▶ [Direction]
Answer with a number only: how many lines of the data contain "that"?

▶ [Entries]
/---
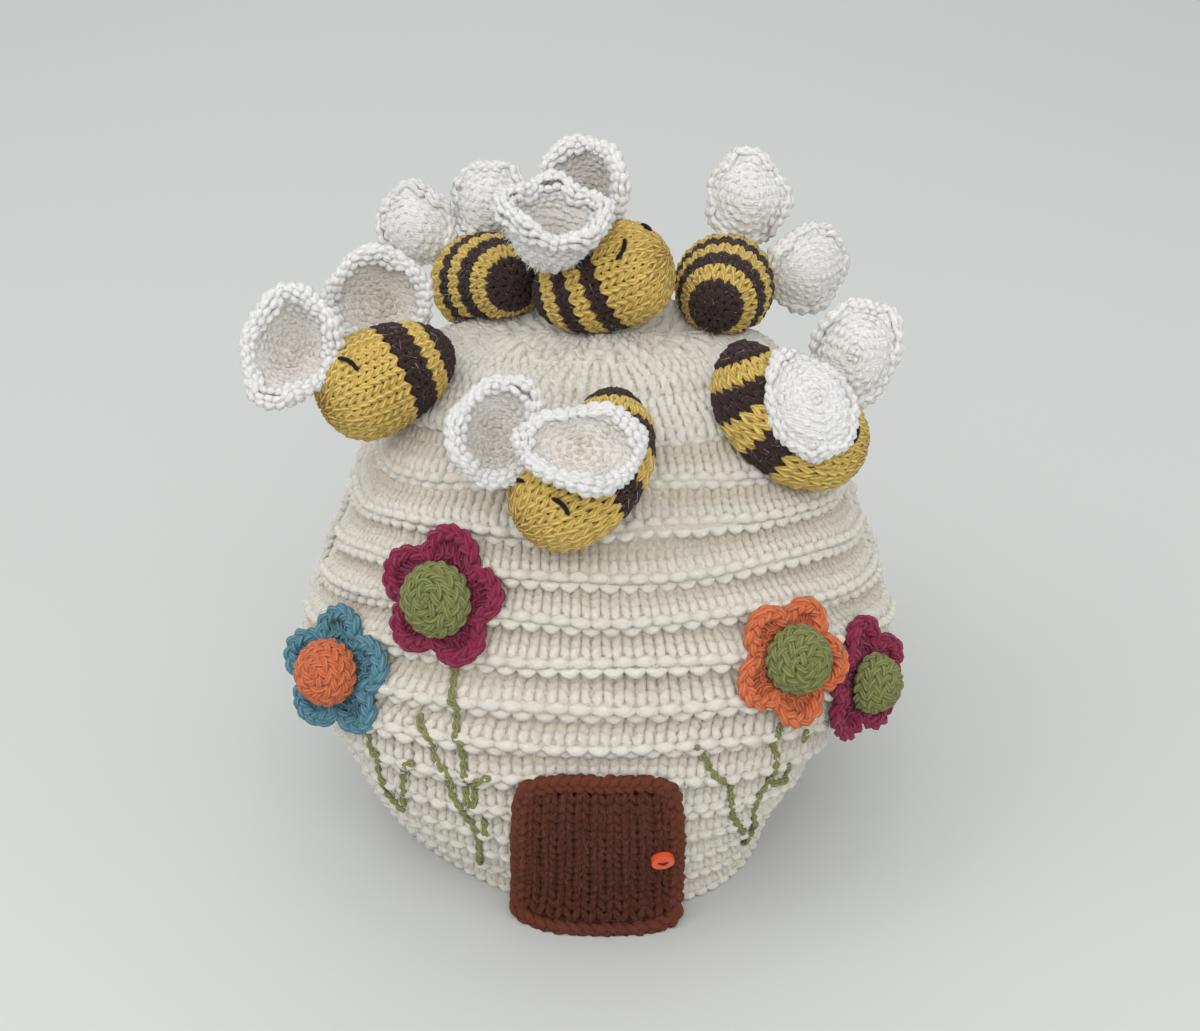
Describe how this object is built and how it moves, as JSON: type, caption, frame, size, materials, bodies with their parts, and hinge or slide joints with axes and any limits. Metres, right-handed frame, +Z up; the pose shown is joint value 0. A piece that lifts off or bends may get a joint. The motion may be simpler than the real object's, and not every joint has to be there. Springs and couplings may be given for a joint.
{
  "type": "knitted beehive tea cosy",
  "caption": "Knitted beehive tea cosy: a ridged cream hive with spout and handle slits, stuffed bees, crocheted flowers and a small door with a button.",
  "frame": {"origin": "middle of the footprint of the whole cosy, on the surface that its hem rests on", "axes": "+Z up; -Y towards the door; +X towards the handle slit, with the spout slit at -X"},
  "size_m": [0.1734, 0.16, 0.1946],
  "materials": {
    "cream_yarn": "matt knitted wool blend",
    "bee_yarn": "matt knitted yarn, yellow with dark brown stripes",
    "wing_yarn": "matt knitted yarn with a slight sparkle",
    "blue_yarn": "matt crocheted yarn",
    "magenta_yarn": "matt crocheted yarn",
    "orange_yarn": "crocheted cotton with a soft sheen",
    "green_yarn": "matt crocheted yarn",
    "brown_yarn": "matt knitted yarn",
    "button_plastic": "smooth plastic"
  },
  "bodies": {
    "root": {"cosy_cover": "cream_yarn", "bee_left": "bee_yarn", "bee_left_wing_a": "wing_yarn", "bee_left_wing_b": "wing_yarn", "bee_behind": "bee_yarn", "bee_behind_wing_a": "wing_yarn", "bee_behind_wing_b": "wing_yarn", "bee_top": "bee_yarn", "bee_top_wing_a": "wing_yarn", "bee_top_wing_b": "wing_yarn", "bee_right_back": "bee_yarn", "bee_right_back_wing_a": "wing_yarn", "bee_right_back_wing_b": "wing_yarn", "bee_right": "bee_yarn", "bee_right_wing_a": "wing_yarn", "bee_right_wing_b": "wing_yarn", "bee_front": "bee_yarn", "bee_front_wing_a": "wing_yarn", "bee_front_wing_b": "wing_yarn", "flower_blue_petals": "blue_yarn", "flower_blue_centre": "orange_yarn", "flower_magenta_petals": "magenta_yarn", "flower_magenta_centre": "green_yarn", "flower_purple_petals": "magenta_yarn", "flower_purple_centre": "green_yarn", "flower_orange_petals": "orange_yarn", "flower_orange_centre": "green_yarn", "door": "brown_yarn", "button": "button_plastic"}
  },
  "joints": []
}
\---
/---
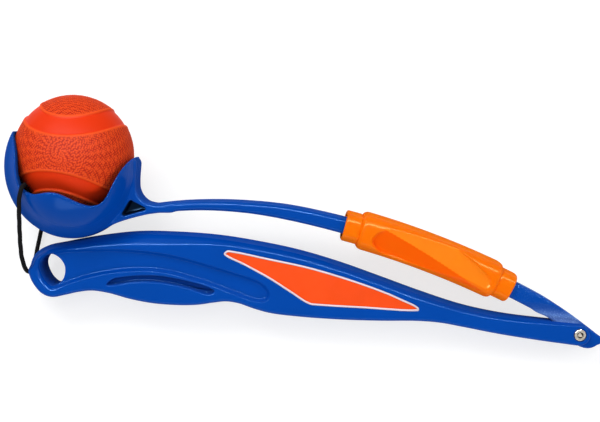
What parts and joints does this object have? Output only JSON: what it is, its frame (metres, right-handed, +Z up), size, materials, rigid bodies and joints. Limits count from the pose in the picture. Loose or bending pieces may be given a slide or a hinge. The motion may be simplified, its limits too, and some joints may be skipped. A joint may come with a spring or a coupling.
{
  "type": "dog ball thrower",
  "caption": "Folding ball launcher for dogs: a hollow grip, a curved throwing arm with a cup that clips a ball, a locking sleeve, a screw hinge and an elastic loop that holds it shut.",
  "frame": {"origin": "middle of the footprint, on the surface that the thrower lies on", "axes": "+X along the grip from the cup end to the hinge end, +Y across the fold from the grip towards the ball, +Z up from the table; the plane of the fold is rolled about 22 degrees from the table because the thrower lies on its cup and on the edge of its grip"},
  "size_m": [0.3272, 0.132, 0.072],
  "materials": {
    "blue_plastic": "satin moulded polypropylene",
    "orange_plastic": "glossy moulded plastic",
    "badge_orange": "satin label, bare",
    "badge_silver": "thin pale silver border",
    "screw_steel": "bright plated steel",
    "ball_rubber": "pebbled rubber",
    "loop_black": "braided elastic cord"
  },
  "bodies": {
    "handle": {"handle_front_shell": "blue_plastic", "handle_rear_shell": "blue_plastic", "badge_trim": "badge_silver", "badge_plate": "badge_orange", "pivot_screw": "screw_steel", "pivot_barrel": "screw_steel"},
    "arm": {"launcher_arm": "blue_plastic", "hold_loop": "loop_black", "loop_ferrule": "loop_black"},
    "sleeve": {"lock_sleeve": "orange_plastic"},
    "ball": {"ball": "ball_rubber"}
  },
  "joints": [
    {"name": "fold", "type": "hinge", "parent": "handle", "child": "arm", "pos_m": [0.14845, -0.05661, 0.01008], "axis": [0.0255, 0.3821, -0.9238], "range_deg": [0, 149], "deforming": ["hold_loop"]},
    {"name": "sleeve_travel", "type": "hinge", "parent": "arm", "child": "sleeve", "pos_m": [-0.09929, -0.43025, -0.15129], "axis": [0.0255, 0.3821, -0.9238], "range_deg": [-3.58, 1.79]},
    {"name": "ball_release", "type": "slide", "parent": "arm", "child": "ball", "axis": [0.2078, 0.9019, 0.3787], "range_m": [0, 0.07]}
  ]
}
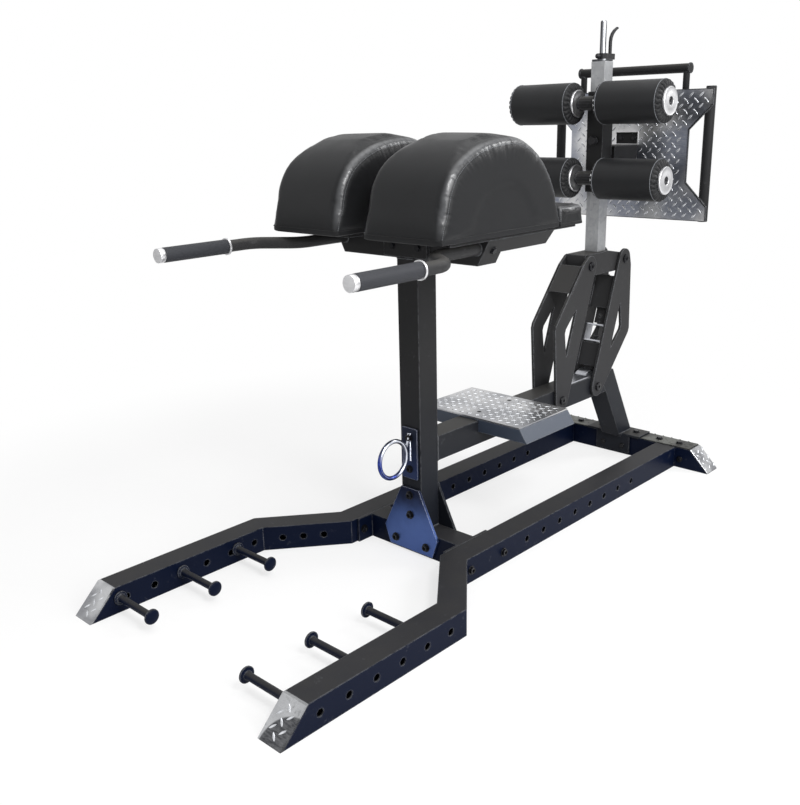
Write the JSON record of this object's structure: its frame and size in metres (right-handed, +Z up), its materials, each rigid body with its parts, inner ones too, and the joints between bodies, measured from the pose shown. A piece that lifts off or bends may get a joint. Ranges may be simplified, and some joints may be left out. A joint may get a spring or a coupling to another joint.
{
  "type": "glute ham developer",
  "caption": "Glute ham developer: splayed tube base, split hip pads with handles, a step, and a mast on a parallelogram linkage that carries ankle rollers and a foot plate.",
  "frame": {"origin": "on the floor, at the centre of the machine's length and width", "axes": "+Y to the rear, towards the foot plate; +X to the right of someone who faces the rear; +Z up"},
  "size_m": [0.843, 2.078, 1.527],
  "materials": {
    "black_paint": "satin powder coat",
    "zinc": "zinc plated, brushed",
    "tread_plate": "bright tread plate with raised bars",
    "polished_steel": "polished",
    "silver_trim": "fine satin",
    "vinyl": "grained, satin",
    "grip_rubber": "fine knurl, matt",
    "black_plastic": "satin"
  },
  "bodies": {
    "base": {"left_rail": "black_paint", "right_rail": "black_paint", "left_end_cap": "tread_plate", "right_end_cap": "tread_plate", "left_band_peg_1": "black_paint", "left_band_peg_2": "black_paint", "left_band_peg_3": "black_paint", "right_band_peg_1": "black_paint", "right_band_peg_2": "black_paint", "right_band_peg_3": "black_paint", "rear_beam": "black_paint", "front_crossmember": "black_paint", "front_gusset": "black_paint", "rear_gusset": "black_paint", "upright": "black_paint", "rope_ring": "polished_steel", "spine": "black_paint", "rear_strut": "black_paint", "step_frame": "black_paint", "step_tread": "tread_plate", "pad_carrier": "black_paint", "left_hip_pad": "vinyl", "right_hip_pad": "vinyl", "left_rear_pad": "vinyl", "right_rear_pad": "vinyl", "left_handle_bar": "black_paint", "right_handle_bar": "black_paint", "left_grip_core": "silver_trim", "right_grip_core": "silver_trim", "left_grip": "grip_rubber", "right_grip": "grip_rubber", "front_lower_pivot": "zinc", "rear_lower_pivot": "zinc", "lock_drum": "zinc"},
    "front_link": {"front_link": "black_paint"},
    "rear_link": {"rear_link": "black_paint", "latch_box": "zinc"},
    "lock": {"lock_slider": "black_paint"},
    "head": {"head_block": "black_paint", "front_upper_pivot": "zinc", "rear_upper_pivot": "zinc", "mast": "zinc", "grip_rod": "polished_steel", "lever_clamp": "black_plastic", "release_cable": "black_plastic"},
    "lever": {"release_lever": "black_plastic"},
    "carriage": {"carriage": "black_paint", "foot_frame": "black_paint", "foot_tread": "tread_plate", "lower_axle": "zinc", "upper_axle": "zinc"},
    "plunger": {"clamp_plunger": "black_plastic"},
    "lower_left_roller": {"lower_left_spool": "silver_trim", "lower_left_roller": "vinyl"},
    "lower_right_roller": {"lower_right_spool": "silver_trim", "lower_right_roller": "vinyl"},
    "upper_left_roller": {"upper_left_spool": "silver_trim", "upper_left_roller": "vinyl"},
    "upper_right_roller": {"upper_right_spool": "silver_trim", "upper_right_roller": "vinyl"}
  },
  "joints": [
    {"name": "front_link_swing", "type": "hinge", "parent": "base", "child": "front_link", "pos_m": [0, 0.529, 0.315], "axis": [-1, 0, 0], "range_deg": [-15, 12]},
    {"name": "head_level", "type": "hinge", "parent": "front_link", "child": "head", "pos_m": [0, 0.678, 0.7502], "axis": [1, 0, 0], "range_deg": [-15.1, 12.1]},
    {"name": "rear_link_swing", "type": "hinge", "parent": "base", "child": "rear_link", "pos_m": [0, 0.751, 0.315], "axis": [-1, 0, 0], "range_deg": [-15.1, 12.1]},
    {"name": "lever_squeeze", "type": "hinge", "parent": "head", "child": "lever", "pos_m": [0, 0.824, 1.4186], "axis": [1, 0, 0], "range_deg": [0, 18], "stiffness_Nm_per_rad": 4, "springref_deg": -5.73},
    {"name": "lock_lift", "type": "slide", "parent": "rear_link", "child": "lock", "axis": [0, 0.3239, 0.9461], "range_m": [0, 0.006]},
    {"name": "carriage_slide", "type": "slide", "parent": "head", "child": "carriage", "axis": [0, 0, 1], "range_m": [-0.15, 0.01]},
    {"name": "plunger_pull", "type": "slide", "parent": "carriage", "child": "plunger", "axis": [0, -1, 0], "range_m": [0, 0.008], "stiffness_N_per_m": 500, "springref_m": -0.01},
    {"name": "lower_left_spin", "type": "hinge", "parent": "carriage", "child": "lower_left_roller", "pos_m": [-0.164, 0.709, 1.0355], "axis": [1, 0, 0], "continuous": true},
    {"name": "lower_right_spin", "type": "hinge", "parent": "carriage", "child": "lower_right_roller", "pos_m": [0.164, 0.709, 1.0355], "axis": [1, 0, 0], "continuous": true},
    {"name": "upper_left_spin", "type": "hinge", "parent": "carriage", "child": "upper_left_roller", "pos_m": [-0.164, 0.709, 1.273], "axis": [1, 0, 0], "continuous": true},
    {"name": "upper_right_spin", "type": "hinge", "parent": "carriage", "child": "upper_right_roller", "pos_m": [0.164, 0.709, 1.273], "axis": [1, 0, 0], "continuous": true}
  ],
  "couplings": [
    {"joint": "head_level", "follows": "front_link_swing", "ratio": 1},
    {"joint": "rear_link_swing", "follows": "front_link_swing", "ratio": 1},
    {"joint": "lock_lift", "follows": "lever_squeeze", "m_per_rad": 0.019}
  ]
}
\---
/---
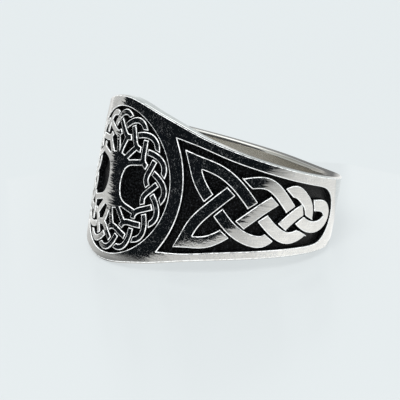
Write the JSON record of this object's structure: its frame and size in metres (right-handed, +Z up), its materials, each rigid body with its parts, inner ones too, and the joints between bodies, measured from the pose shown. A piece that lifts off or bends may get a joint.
\---
▶ [Answer in full]
7